Your cardigans had a 15% lift in the final week of March last year, but how much of that was due to your BOGO sweater event and how much was due to an early Easter? Did your “20% off entire store” coupon in late October build incremental sales or just shift demand out of November? Does your “Friends & Family” promotion truly add sales or just erode margins? These are common unknowns that retailers face in the modern environment.
You influence when and how much consumers buy, in part, by controlling factors like pricing and promotions. External factors – holiday shifts, competitor actions, base seasonality and weather anomalies – are outside of your control, but critically important. The water gets muddied from so many variables, making it hard to quantify the impact of each on key metrics such as traffic, sales and margin. This makes merchandise planning and promotions management a bit like blindfolded archery – inaccurate and potentially dangerous. We know multiple retailers that jeopardized their quarterly financial results due to a single promotion that backfired.
The planning systems that your Planners and Buyers use to map out their business pre-season are good enablers to compute and display KPIs. However, they don’t help determine the root causes of historical performance or help predict what might happen in the future. Analysis is manual and only as good as your team’s capabilities. Scarcity of important data is another limiting factor. The dates of your 30% off lamps promotion from 2015 might live in an Excel file in Marketing. Competitive events are often not tracked at all. Store Operations may track daily average temperatures for the US, but you need corresponding zip-code level data to match your company’s exact store locations.
Your nature as a retailer is to be action-oriented, and when you are in season and business is off, you are likely to layer on promotions (events, coupons and product discounts) to “juice” sales and address inventory liabilities. However, without a clear understanding of what will drive desired results, you might pull the wrong lever. It’s not uncommon for retailers to implement a promotion that mistakenly drives very negative outcomes, including margin dollar erosion. And there are no universal actions, as a promotion may be effective for one product category, channel, or segment of customers, but not for others.
It’s understandable why you might repeat promotions over seasons or years. You don’t truly know which are effective because it’s hard to fit the puzzle together. And that leads to missed sales and margin opportunities.

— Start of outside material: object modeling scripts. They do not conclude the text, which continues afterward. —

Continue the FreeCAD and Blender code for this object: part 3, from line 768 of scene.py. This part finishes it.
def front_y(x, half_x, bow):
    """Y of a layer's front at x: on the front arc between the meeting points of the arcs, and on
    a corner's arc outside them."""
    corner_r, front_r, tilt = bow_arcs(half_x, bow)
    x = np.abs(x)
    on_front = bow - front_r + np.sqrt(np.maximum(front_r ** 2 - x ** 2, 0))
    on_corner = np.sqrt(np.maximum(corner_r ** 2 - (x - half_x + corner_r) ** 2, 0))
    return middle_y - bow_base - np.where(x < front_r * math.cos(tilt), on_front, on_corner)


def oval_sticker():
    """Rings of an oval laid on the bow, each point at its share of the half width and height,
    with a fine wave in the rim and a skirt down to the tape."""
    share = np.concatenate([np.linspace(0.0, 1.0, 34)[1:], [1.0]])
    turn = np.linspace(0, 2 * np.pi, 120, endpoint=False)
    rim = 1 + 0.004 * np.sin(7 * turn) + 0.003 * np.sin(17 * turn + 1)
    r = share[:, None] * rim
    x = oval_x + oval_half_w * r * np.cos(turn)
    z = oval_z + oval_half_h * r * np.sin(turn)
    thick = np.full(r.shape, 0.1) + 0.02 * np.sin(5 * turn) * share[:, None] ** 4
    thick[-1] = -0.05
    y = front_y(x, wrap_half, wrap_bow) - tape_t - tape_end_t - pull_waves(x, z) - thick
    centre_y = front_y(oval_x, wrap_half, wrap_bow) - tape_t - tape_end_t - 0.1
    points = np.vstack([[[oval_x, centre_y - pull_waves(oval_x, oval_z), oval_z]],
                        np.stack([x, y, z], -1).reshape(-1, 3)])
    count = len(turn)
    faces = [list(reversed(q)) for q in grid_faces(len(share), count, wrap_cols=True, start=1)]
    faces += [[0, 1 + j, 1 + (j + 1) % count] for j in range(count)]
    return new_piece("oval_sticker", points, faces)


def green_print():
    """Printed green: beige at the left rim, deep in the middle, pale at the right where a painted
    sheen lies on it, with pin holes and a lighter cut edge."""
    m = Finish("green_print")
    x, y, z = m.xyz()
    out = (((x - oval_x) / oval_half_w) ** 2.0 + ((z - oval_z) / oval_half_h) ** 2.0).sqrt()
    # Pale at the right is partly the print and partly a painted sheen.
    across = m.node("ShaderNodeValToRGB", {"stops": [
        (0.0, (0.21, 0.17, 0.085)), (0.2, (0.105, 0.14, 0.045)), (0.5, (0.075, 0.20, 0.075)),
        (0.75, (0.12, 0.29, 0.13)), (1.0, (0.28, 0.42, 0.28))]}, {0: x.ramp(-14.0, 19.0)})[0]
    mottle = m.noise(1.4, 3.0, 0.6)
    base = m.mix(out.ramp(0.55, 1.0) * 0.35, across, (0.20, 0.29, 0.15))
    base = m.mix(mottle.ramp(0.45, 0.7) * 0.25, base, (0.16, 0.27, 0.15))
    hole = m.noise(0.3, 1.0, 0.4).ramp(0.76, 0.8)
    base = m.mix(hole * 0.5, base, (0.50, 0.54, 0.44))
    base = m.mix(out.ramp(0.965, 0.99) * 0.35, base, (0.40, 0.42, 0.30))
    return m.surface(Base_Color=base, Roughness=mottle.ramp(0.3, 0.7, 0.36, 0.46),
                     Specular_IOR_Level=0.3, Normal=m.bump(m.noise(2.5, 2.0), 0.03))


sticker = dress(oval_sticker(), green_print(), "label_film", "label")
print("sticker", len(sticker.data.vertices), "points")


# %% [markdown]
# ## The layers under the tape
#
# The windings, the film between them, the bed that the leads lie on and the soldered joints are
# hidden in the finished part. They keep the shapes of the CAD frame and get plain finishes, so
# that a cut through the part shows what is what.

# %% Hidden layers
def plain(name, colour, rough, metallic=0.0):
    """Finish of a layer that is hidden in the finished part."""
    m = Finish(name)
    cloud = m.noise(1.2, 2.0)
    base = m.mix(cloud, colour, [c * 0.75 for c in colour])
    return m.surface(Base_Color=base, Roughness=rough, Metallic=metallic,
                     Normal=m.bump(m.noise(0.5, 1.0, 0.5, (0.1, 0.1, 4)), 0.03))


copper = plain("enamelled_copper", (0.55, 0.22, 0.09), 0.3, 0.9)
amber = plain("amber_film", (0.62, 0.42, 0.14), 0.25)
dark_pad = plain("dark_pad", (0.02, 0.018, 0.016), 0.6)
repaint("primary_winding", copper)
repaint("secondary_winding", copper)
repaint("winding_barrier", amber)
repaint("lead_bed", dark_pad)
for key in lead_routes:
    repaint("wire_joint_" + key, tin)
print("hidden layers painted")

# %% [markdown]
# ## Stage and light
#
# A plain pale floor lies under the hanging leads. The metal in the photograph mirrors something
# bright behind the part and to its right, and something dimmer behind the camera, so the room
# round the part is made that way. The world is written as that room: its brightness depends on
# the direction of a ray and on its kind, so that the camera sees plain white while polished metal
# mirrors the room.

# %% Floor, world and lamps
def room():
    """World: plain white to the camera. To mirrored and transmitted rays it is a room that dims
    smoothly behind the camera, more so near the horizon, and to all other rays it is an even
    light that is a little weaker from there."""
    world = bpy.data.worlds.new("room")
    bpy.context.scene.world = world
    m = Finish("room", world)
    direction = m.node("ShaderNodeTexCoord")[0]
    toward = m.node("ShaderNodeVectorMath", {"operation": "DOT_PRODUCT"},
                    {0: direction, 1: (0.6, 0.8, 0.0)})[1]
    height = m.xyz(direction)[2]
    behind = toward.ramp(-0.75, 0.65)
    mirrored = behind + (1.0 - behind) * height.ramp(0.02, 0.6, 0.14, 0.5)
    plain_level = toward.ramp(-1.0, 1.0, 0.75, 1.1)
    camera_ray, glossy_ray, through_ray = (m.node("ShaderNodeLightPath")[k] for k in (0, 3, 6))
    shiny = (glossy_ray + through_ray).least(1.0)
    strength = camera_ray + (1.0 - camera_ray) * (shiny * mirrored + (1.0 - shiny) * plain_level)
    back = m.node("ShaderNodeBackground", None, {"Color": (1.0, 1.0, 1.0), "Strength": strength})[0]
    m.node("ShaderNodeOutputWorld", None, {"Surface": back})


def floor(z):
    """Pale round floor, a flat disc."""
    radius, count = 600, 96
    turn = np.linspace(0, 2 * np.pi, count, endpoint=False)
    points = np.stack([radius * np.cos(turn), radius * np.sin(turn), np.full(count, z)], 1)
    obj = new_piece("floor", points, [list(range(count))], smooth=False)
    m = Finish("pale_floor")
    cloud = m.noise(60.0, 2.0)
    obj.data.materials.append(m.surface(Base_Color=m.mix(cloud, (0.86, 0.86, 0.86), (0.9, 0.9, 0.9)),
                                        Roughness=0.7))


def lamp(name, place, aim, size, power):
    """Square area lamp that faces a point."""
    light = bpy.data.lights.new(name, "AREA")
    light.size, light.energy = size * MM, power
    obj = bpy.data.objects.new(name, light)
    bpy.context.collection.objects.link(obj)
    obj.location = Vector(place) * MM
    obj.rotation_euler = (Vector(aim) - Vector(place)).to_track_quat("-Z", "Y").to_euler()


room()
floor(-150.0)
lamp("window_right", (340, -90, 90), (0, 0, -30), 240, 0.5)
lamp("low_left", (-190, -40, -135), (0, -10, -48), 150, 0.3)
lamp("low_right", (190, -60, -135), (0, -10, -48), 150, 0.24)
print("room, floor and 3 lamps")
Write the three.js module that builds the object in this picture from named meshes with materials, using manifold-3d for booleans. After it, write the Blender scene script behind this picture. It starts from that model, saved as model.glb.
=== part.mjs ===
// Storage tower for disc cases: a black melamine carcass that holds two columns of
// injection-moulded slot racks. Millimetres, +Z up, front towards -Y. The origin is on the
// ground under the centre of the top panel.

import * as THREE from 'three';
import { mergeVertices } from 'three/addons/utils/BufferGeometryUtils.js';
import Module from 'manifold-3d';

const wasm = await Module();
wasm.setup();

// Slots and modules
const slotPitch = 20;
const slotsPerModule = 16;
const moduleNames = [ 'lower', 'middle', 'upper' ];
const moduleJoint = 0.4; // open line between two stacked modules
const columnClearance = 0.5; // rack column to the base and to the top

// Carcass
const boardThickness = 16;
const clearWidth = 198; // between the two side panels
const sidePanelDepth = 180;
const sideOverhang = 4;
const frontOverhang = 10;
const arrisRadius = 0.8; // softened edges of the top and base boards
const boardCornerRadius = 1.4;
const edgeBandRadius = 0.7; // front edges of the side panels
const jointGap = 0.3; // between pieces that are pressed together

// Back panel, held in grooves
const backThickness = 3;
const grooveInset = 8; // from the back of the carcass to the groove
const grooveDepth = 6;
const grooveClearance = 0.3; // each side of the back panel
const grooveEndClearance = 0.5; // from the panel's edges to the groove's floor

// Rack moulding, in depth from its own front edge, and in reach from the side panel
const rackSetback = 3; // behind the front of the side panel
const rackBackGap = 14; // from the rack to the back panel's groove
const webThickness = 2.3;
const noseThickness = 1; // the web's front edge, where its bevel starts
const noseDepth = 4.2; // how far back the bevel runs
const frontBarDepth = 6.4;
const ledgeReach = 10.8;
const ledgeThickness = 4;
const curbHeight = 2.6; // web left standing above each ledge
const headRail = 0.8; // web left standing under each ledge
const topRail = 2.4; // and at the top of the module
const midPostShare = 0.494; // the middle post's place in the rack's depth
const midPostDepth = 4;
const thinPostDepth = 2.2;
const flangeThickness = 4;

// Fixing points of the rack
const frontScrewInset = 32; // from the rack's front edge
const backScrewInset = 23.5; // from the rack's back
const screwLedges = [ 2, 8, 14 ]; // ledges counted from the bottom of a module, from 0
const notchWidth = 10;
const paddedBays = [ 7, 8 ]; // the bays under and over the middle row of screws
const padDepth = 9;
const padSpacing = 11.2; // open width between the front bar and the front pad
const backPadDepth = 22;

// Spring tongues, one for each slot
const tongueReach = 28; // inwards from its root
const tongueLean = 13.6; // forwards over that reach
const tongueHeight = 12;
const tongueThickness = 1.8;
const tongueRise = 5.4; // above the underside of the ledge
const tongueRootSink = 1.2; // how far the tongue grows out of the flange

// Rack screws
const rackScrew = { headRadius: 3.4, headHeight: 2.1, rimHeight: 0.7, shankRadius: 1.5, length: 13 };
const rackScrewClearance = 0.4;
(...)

But what if you could truly isolate the impact of your promotions? What if you could accurately predict the impact of future offers and reshuffle your promotion spend to maximize results without the fear of unknown outcomes? With the right predictive and prescriptive analytics you can. Applying the right science to your business and data, you can explicitly measure the impact of your promotions and determine which types work and which don’t. Armed with that information, you can craft more effective ones in the future and better forecast performance. With the right insights and analytics capabilities, you can increase your promotional effectiveness without increasing risk.